Hofreiter nannte Scholz' Absage im ZDF „eine Geste der Schwäche gegenüber (dem russischen Präsidenten Wladimir) Putin, die ganz krass ist“. „Das ist ja direkt eine Einladung an Putin, weitere Länder anzugreifen, nach dem Motto: „Wir können nichts tun, wir sind eh schwach.“ Er erwarte von Macron und Scholz, „dass sie angesichts dieser schwierigen Lage ernsthaft vorgehen und sich einigen“. In der Auseinandersetzung mit Putin brauche man keine „kindischen Streitereien“, sondern Führungskraft. „Und die hat der Kanzler mal wieder nicht gezeigt mit seiner Entscheidung, Nein zu Taurus zu sagen.“ Scholz' Aussage, für den Einsatz seien Bundeswehrsoldaten nötig, nannte der Grünen-Politiker „offensichtlich falsch“.

Kritik auch aus der Union

Auch der Präsident des Reservistenverbandes der Bundeswehr, Patrick Sensburg, hält Scholz' Begründung für nicht haltbar. „Ich sehe nicht, warum man mit Taurus-Marschflugkörpern deutsche Soldaten in die Ukraine schicken muss“, sagte er dem Redaktionsnetzwerk Deutschland (Mittwoch). „Die Ausbildung und alles andere könnte man auch außerhalb der Ukraine leisten. Die Ukrainer sind sehr gut und fähig darin, neue Waffensysteme zu lernen.“

Bayerns Ministerpräsident Markus Söder kritisierte die Uneinigkeit innerhalb der Ampel-Koalition über die Lieferung des Waffensystems. „Die Sache gibt international ein katastrophales Bild ab, wenn die Hälfte der Bundesregierung liefern möchte und der Bundeskanzler sagt Nein“, sagte der CSU-Politiker der Augsburger Allgemeinen. Es ergebe keinen Sinn, öffentlich die Lieferung einer bestimmten Waffe auszuschließen, wenn der Westen die Ukraine militärisch möglichst stark unterstützen wolle. „Die Taurus ist keine Atombombe“, sagte Söder.

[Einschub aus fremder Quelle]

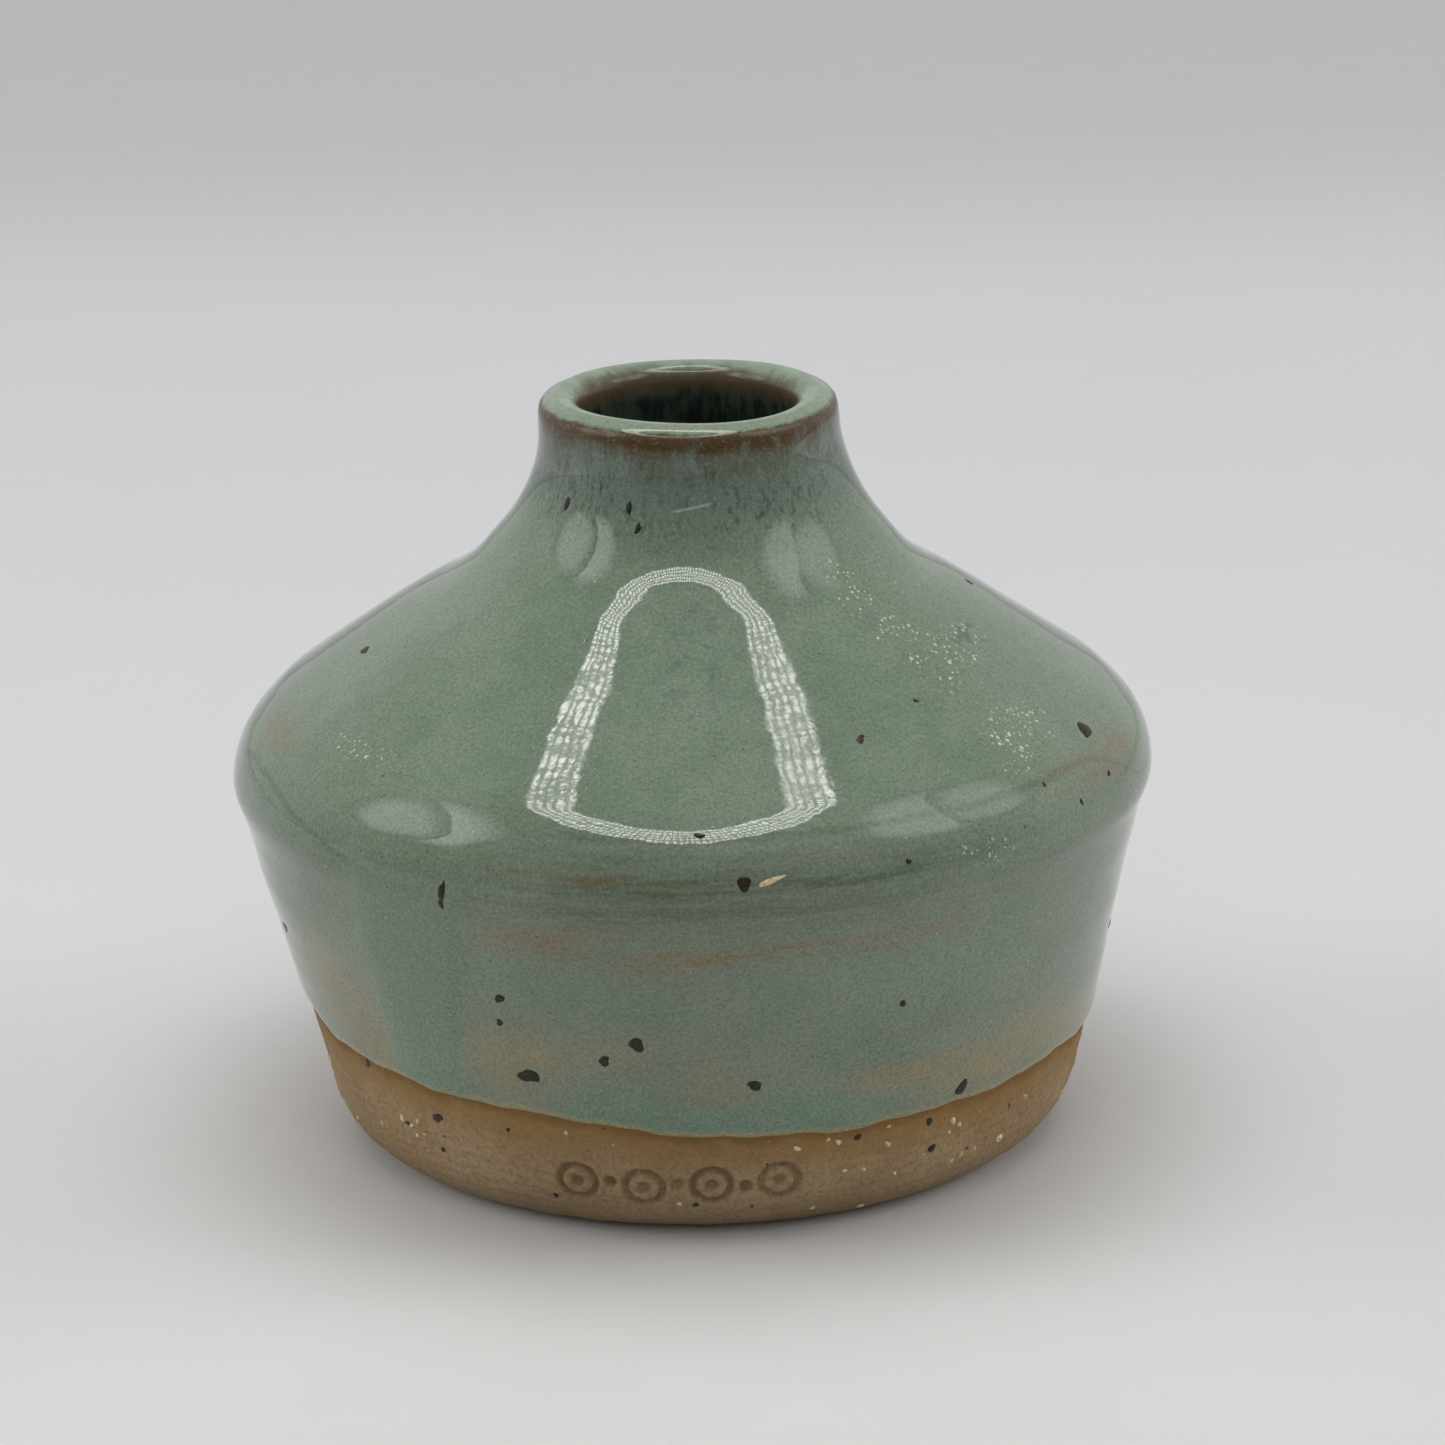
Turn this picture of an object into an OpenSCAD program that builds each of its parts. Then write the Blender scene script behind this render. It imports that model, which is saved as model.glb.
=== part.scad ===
// Bud vase: a thrown stoneware pot with a low belly, a wide sloping shoulder and a short neck,
// glazed inside and out down to a wavy line, with a bare clay foot.
// Millimetres, +Z up, origin on the standing surface under the middle of the foot.

/* [Foot and wall] */
// Radius at which the line of the lower wall would meet the ground
foot_radius = 34.65; // [32:0.05:36.5]
// Rounding of the foot's lower edge
foot_round = 7.6; // [4:0.1:9]
// Radius of the shallow hollow under the foot
base_hollow_radius = 22; // [10:1:25]
// Depth of the hollow under the foot
base_hollow_depth = 0.8; // [0.3:0.1:1.5]

/* [Belly] */
// Radius of the clay at the belly's widest point
belly_radius = 43.65; // [42:0.05:45]
// Height of the belly's widest point
belly_height = 36.4; // [34:0.1:37.5]
// Rounding of the belly below its widest point
belly_round_low = 4.3; // [3:0.1:4.7]
// Rounding of the belly above its widest point
belly_round_high = 6.9; // [4:0.1:9]
// How far the undercut steps in below the belly
undercut_depth = 0.95; // [0.9:0.05:2.5]
// Lean of the undercut, outward from upright, in degrees
undercut_lean = 30; // [22:0.5:31]
// Rounding of the crease between the undercut and the wall
crease_round = 3.6; // [2:0.1:4.5]

/* [Shoulder and neck] */
// Slope of the shoulder, in degrees from level
shoulder_slope = 34.9; // [33:0.1:36]
// Radius of the clay at the top of the neck
neck_radius = 13.9; // [13.5:0.1:15]
// Radius of the sweep from the shoulder up into the neck
neck_sweep = 17.3; // [12:0.1:19]
// Height of the clay, from the ground to the top of the lip
clay_height = 72.1; // [71.5:0.1:75]
// Rounding of the lip's outer edge
lip_round_out = 1.1; // [0.4:0.1:1.3]
// Rounding of the lip's inner edge
lip_round_in = 1.2; // [0.6:0.1:1.4]

/* [Inside] */
// Radius of the throat, in the clay
throat_radius = 11; // [9:0.1:11.4]
// Radius of the sweep from the throat out under the shoulder
throat_sweep = 16; // [10:0.5:17]
// Thickness of the clay in the lower wall
wall_thickness = 4.5; // [3.5:0.1:5.5]
// Thickness of the clay in the shoulder
shoulder_thickness = 4.5; // [3.5:0.1:5]
// Rounding inside the belly
belly_round_inside = 8; // [4:0.5:10]
// Height of the inside floor
floor_height = 6.2; // [4.5:0.1:8]
// Rounding between the floor and the wall
floor_round = 9; // [4:0.5:12]

/* [Glaze] */
// Thickness of the fired glaze, inside and out
glaze = 0.4; // [0.3:0.05:0.6]
// Mean height of the glaze line above the ground
line_height = 12.6; // [12.1:0.1:14]
// Rise of the glaze line on its high side
line_tilt = 1.6; // [0:0.1:2.4]
// Height of the two broad waves in the glaze line
line_wave = 0.8; // [0:0.1:1.2]
// Height of the short ripples in the glaze line
line_ripple = 0.55; // [0:0.05:0.8]

/* [Specks and marks] */
// Depth of the pressed marks on the foot
mark_depth = 0.45; // [0.35:0.05:0.8]
// Outer radius of each pressed ring
ring_radius = 2.1; // [1.5:0.1:2.4]
// Number of pressed rings in the row
ring_count = 4; // [2:1:6]
// How far an iron speck stands out of the glaze
speck_rise = 0.1; // [0.05:0.05:0.2]
// Number of feldspar grains that show in the bare clay
grain_count = 34; // [10:1:60]
// Radius of the largest feldspar grain
grain_radius = 0.45; // [0.3:0.05:0.6]

/* [Hidden] */

$fn = 180;
arc_step = 5;            // degrees between the points of a rounded corner
line_steps = 120;        // points round the glaze line
line_high_side = 184;    // azimuth of the glaze line's high side; 270 is the front
line_wave_top = 170;     // azimuths at which the broad waves and the ripples have a crest
line_ripple_top = 27;
coat_start = 7;          // the outer coat is drawn from this height, then trimmed at its line
reach = 60;              // further out than any part of the vase
lip_middle = (throat_radius + neck_radius) / 2;
mark_pitch = 10;         // degrees between the pressed rings
mark_row_middle = 266;   // azimuth of the middle of their row
mark_height = 6.2;       // height of its middle
mark_row_width = mark_pitch * (ring_count + 1);
mark_row_end = mark_row_middle + mark_row_width / 2;

// Heights of the corners that the belly's roundings replace
belly_low_z = belly_height - belly_round_low * tan(undercut_lean / 2);
belly_high_z = belly_height + belly_round_high * tan((90 - shoulder_slope) / 2);

// The crease at the bottom of the undercut, and the lean of the wall below it
crease_z = belly_low_z - undercut_depth / tan(undercut_lean);
crease_radius = belly_radius - undercut_depth;
wall_lean = atan((crease_radius - foot_radius) / crease_z);

// Where the foot's rounding leaves the ground, and the height at which it meets the wall
foot_contact = foot_radius - foot_round * tan((90 - wall_lean) / 2);
foot_top = foot_round * (1 - sin(wall_lean));

// Lines of the wall and shoulder, outside and inside
function wall_r(z) = foot_radius + z * tan(wall_lean);
function wall_inner_r(z) = wall_r(z) - wall_thickness / cos(wall_lean);
function shoulder_z(r) = belly_high_z + (belly_radius - r) * tan(shoulder_slope);
function shoulder_inner_z(r) = shoulder_z(r) - shoulder_thickness / cos(shoulder_slope);

// Where the inner shoulder's line meets the inner wall's line
inner_belly_z = shoulder_inner_z(wall_inner_r(0))
    / (1 + tan(wall_lean) * tan(shoulder_slope));

// Corners of the clay's outline, as [radius, height, rounding], each set in walking order
base_corners = [
    [0, base_hollow_depth, 0],
    [base_hollow_radius, base_hollow_depth, 2],
    [base_hollow_radius + 3, 0, 2],
    [foot_radius, 0, foot_round]
];
side_corners = [
    [crease_radius, crease_z, crease_round],
    [belly_radius, belly_low_z, belly_round_low],
    [belly_radius, belly_high_z, belly_round_high],
    [neck_radius, shoulder_z(neck_radius), neck_sweep],
    [neck_radius, clay_height, lip_round_out]
];
inside_corners = [
    [throat_radius, clay_height, lip_round_in],
    [throat_radius, shoulder_inner_z(throat_radius), throat_sweep],
    [wall_inner_r(inner_belly_z), inner_belly_z, belly_round_inside],
    [wall_inner_r(floor_height), floor_height, floor_round]
];
floor_middle = [0, floor_height, 0];
lip_top = [lip_middle, clay_height, 0];
coat_bottom = [wall_r(coat_start), coat_start, 0];

// ---- Outline helpers: the clay lies on the left of the walk, so "off" moves it outward ----
function flat(p) = [p[0], p[1]];
function heading(a, b) = (flat(b) - flat(a)) / norm(flat(b) - flat(a));
function outward(u) = [u[1], -u[0]];
function turned(v, angle) = [
    v[0] * cos(angle) - v[1] * sin(angle),
    v[0] * sin(angle) + v[1] * cos(angle)
];

// The arc that rounds corner b, on the way from a to c
function corner_arc(a, b, c, off) =
    let (
        u = heading(a, b),
        w = heading(b, c),
        side = sign(u[0] * w[1] - u[1] * w[0]),
        bend = acos(u * w),
        centre = flat(b) + (w - u) / norm(w - u) * b[2] / cos(bend / 2),
        steps = ceil(bend / arc_step)
    )
    [for (i = [0 : steps])
        centre + (b[2] * side + off) * turned(outward(u), side * bend * i / steps)];

// A whole outline through a list of corners; the first and last are plain ends
function outline(corners, off) =
    let (last = len(corners) - 1)
    concat(
        [flat(corners[0]) + off * outward(heading(corners[0], corners[1]))],
        [for (i = [1 : last - 1])
            each corner_arc(corners[i - 1], corners[i], corners[i + 1], off)],
        [flat(corners[last]) + off * outward(heading(corners[last - 1], corners[last]))]
    );

function backwards(list) = [for (i = [len(list) - 1 : -1 : 0]) list[i]];

// A coat of glaze on the stretch of clay through these corners
module coat(corners) {
    rotate_extrude()
        polygon(concat(outline(corners, glaze), backwards(outline(corners, 0))));
}

// ---- Glaze line ----
function line_z(azimuth) = line_height
    + line_tilt * cos(azimuth - line_high_side)
    + line_wave * cos(2 * (azimuth - line_wave_top))
    + line_ripple * cos(5 * (azimuth - line_ripple_top));

// Everything below the glaze line, as a ring with a wavy top
module below_line() {
    inner = foot_radius - 6;
    azimuths = [for (i = [0 : line_steps - 1]) i * 360 / line_steps];
    function ring(r, level) = [for (a = azimuths)
        [r * cos(a), r * sin(a), level == "line" ? line_z(a) : 0]];
    points = concat(
        ring(inner, "line"), ring(reach, "line"),
        ring(reach, "ground"), ring(inner, "ground")
    );
    n = line_steps;
    polyhedron(points, [
        for (band = [0 : 3]) for (i = [0 : n - 1])
            let (
                j = (i + 1) % n,
                lower = band * n,
                upper = ((band + 1) % 4) * n
            )
            each [
                [lower + i, lower + j, upper + j],
                [lower + i, upper + j, upper + i]
            ]
    ]);
}

// ---- Specks, grains and marks ----
// Iron specks that melted through the glaze, as [azimuth, height, radius]
iron = [
    [337, 42.8, 0.75], [262, 21.7, 0.65], [246, 17.4, 0.7], [309, 12.9, 0.6],
    [276, 38.1, 0.5], [277, 17.2, 0.5], [257, 19.8, 0.45], [239, 35.7, 0.4],
    [244, 25.5, 0.4], [244, 22.8, 0.35], [228, 10.2, 0.45], [306, 7, 0.4],
    [20, 24, 0.6], [62, 41, 0.7], [95, 17, 0.55], [128, 28, 0.65], [160, 12.5, 0.5]
];

// Radius of the clay at a height, from the foot's rounding up to the shoulder
function clay_r(z) =
    z < foot_top ? foot_contact + sqrt(pow(foot_round, 2) - pow(foot_round - z, 2))
    : z < crease_z ? wall_r(z)
    : z < belly_height ? belly_radius - belly_round_low
        + sqrt(max(0, pow(belly_round_low, 2) - pow(belly_height - z, 2)))
    : z < belly_height + belly_round_high * cos(shoulder_slope) ? belly_radius
        - belly_round_high + sqrt(pow(belly_round_high, 2) - pow(z - belly_height, 2))
    : belly_radius - (z - belly_high_z) / tan(shoulder_slope);

// Slope of the surface normal at a height, in degrees above level
function normal_tilt(z) =
    z < foot_top ? -asin((foot_round - z) / foot_round)
    : z < crease_z ? -wall_lean
    : z < belly_height ? -asin(min(1, (belly_height - z) / belly_round_low))
    : min(90 - shoulder_slope, asin(min(1, (z - belly_height) / belly_round_high)));

// Puts its children on the surface, with +Z pointing straight out of it
module on_surface(azimuth, z, off) {
    rotate([0, 0, azimuth])
        translate([clay_r(z), 0, z])
            rotate([0, 90 - normal_tilt(z), 0])
                translate([0, 0, off])
                    children();
}

module specks() {
    for (s = iron) {
        cover = s[1] > line_z(s[0]) ? glaze : 0;
        on_surface(s[0], s[1], cover + speck_rise - s[2])
            sphere(r = s[2]);
    }
}

// Grains are scattered over the bare foot by the golden angle
function grain_azimuth(i) = mark_row_end + ((i * 137.508) % 360) * (1 - mark_row_width / 360);
function grain_z(i) = 6.6 + 2 * sin(i * 73);
function grain_size(i) = grain_radius * (0.65 + 0.35 * sin(i * 211));

module grains() {
    for (i = [0 : grain_count - 1])
        on_surface(grain_azimuth(i), grain_z(i), -0.6 * grain_size(i))
            sphere(r = grain_size(i), $fn = 32);
}

// A row of pressed rings with a dot in each and a dot between each two
module pressed_marks() {
    dot = ring_radius * 0.3;
    for (i = [0 : ring_count - 1]) {
        azimuth = mark_row_middle + mark_pitch * (i - (ring_count - 1) / 2);
        on_surface(azimuth, mark_height, -mark_depth) {
            difference() {
                cylinder(r = ring_radius, h = 4);
                translate([0, 0, -1])
                    cylinder(r = ring_radius * 0.68, h = 6);
            }
            cylinder(r = dot, h = 4);
        }
        if (i < ring_count - 1)
            on_surface(azimuth + mark_pitch / 2, mark_height, -mark_depth)
                cylinder(r = dot, h = 4);
    }
}

// ---- Sub-parts ----
// The thrown clay: hollow foot, wall, belly, shoulder, neck and lip in one piece
module stoneware_body() {
    corners = concat(base_corners, side_corners, inside_corners, [floor_middle]);
    color("#8c7659")
        difference() {
            rotate_extrude() polygon(outline(corners, 0));
            pressed_marks();
            specks();
            grains();
        }
}

// The outside coat, from the wavy line up over the lip's outer edge
module outer_glaze() {
    color("#76917f")
        difference() {
            coat(concat([coat_bottom], side_corners, [lip_top]));
            below_line();
            specks();
        }
}

// The inside coat, from the top of the lip down the throat and over the floor
module liner_glaze() {
    color("#4c6457")
        coat(concat([lip_top], inside_corners, [floor_middle]));
}

module iron_specks() {
    color("#2b2a20") specks();
}

module feldspar_grains() {
    color("#d9c9a3") grains();
}

stoneware_body();
outer_glaze();
liner_glaze();
iron_specks();
feldspar_grains();
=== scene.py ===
"""Ceramic bud vase: a thrown stoneware pot with a glossy celadon glaze and a bare clay foot.

Every piece is lathed from the CAD's outline, then given what the wheel, the brush and the kiln leave: a
slightly wandering axis, throwing rings, a rolled glaze edge with a drip, melted iron specks and grains.
Lengths are in millimetres until a mesh is written, which is in metres.
"""

import math

import bpy
import numpy as np
from mathutils import Matrix, Vector


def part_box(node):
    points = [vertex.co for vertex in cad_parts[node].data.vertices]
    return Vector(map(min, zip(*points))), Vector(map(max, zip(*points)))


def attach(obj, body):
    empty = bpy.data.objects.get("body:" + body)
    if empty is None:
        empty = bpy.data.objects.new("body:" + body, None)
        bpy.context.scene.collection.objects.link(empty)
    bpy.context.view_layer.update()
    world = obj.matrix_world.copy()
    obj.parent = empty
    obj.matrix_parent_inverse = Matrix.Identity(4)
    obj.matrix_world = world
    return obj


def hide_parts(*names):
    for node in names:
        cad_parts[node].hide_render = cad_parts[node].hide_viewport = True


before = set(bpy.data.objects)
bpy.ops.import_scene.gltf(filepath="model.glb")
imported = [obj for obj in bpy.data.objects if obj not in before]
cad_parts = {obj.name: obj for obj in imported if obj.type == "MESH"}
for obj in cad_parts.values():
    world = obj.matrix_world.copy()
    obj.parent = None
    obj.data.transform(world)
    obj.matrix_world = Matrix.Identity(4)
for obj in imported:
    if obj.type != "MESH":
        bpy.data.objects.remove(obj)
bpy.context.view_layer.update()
MM = 0.001

# ------------------------------------------------------------------ sizes worked out from the frame
clay_low, clay_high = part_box("stoneware_body")
glaze_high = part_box("outer_glaze")[1]
CLAY_HEIGHT = clay_high.z / MM
BELLY_RADIUS = clay_high.x / MM
GLAZE = (glaze_high.z - clay_high.z) / MM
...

Bundesjustizminister Marco Buschmann deutete einen möglichen Mittelweg im Umgang mit Taurus-Lieferungen an. Er erkenne eine Brücke in dem, was Bundeskanzler Scholz gesagt habe, sagte der FDP-Politiker am Dienstagabend in der ARD-Sendung „Maischberger“. Ein Weg könne vielleicht sein, „dass wir ukrainische Soldaten ausbilden, um mit diesem Waffensystem umgehen zu können, ohne dass es des Einsatzes deutscher Soldaten bedarf“.